One activist taking part in the demonstrations and information campaign is Lubna Rinawe, a bookstore owner from Raina. She has been a vegan for 15 years — it all started when she saw animals being slaughtered, then films on social media.  Family and friends would tell her she was foolish; meat is delicious and eating it is the right way to live.

“Now they tell me, ‘You’re right,’” Rinawe says. “In the body of someone who always eats from animals — meat, cheese or any animal products — there are endless diseases. I’m 55. I don’t take one pill.”

She says she has convinced 50 relatives and close friends to stop eating animal products, most of them women. Two of her three children are vegan. Her husband isn’t vegan but only eats meat outside the house.

“I have no meat at home, but you can have everything without meat. Everything is so tasty,” Rinawe says, immediately offering a recipe for meatless maqluba. She says her husband always enjoys her cooking.

“It’s easier to convince the women because of compassion," she says. "As mothers they have compassion for animals. They understand the suffering and awful violence.”

It’s still hard to find Arab vegan restaurants that are ideologically driven, but Yakoub Khayat, owner of a restaurant in Rameh, says most Arab food, outside holidays or special events, is based on plants and legumes. He originally opened his restaurant to serve breakfast to his fellow villagers and offers a wide range of vegetarian and vegan dishes.

About 60 percent of his lunchtime customers are Jews, he estimates, not that these people are thinking about compassion. “It’s about health, light food, not heavy on the intestines, he says. “It’s a new step toward healthier things.”

According to Waseem Godia of Isfiya, health-motivated vegans “will break at the first shawarma.” The 35-year-old career army officer has been a vegan for two years.

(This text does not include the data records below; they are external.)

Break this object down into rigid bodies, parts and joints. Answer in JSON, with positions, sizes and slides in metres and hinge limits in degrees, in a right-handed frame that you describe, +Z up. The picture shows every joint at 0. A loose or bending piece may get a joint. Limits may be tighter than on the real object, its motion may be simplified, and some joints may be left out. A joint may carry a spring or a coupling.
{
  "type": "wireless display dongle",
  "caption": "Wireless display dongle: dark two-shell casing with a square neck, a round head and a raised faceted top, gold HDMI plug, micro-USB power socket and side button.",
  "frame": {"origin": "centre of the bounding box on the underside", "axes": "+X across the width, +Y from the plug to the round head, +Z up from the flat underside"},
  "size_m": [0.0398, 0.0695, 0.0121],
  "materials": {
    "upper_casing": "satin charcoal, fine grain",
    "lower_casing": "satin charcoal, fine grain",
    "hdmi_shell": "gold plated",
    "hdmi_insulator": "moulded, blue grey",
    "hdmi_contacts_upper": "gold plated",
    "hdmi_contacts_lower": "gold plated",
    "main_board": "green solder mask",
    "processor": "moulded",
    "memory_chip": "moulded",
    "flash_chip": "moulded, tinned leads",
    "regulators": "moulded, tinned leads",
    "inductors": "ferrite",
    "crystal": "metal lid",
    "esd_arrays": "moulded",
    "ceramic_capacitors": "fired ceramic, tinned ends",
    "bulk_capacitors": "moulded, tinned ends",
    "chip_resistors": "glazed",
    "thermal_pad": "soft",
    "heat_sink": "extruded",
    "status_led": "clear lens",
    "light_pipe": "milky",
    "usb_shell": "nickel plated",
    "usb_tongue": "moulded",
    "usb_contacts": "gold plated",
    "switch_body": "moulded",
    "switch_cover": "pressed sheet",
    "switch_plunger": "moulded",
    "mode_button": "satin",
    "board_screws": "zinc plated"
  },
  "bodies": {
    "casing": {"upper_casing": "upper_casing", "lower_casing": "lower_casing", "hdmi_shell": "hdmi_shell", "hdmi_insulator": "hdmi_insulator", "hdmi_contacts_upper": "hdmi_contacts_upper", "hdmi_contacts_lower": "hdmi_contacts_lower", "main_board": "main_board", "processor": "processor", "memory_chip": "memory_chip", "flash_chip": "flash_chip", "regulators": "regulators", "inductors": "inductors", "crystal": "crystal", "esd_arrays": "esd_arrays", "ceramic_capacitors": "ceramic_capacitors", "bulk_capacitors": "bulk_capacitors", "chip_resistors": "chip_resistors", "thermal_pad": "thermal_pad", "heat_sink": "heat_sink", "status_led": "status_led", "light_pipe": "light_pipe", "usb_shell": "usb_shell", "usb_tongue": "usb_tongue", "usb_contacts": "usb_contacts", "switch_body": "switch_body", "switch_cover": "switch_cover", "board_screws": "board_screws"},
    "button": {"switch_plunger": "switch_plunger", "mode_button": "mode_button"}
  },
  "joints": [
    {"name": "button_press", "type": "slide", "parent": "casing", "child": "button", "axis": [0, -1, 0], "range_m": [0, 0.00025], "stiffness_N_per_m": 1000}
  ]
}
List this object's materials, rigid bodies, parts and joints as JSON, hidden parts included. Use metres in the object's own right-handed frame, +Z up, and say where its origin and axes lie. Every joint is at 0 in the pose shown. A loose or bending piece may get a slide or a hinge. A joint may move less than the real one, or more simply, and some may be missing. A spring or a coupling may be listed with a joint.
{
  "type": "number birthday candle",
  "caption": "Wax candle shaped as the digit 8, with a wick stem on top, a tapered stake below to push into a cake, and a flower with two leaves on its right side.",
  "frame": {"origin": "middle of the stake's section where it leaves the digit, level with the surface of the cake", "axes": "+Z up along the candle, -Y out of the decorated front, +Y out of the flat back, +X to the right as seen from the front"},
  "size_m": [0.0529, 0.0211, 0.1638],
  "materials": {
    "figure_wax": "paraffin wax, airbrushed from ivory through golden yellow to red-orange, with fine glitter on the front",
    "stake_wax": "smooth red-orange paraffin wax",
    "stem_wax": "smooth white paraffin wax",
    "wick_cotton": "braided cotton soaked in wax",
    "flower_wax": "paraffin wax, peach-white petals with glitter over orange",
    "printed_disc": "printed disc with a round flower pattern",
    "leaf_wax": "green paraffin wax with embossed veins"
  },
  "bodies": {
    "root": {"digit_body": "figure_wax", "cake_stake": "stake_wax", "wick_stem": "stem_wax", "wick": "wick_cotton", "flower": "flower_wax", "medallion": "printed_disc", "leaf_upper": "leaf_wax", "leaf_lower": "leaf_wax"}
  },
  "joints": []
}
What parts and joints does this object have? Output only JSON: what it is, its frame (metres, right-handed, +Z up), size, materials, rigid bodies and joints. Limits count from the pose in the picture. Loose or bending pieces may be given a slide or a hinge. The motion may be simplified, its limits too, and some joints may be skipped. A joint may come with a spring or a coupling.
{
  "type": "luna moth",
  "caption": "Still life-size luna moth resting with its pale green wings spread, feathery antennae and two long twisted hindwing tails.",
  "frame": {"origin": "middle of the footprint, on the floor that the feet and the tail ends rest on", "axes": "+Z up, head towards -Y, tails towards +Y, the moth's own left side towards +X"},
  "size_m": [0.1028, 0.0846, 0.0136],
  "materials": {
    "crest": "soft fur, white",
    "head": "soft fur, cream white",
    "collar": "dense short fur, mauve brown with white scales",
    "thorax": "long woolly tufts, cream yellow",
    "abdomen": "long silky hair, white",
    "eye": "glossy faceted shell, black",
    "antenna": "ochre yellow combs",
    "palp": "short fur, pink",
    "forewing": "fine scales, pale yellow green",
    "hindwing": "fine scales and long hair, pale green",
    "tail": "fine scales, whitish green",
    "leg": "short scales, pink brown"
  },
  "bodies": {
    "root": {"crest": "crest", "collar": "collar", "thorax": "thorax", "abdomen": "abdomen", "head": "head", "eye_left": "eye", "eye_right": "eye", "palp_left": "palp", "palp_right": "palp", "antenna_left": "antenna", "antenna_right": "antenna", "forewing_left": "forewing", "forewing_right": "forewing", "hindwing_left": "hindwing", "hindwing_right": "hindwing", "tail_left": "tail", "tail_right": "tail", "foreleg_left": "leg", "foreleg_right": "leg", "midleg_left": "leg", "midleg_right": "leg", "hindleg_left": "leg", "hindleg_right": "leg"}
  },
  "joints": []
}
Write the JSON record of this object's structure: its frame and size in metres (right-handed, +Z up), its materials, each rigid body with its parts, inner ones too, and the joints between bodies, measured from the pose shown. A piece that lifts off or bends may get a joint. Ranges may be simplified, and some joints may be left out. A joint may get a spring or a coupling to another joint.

A graduate of the geography and environmental studies department at the University of Haifa, he sees a direct line between the environment and veganism, both because of environmental damage caused by the consumption of animal products and pollution from the beef industry.

His wife and 5-year-old daughter are vegetarian. “We don’t keep animal products at home, but it’s hard for them to give up Druze labaneh and fish,” he says.

Godia says he strongly supports the PR campaign but is very much against preaching and brainwashing "like a religion.” “I don’t impose myself on others. The girl is exposed in kindergarten and day care,” he says. “I can’t impose such a big change on her.”

He doesn't take part in the demonstrations but does help run a vegan Facebook page. His older brother, a Border Police officer, is also a vegan, as are two of his uncles. Recently he and his wife convinced his father-in-law, the owner of a restaurant in Isfiya, to add seitan-based shawarma and kebabs to the menu. The vegan options have been successful.

Godia notes that Druze cuisine is based on worshipping the soil, so, for example, there's plenty of grape leaves and majadra. The industrialized meat culture seeped into Druze culture as it did into all cultures.

“I’m not differentiating between Druze, Muslims and Jews,” he says. “They were brainwashed and got used to eating animal products.”

Veganism is linked to the environmental change he’d like to see happen around the world, so information campaigns are vital. “Knowledge is power,” he says. “It’s awareness and consciousness, and it will slowly seep in.”

Something significant among all the activists is that none of them is surprised by the increasing numbers of vegans and vegetarians.

"We’re at the start of something interesting,” says Balloutine. “I’m sure it will expand. I only hope that this expansion takes as little time as possible.”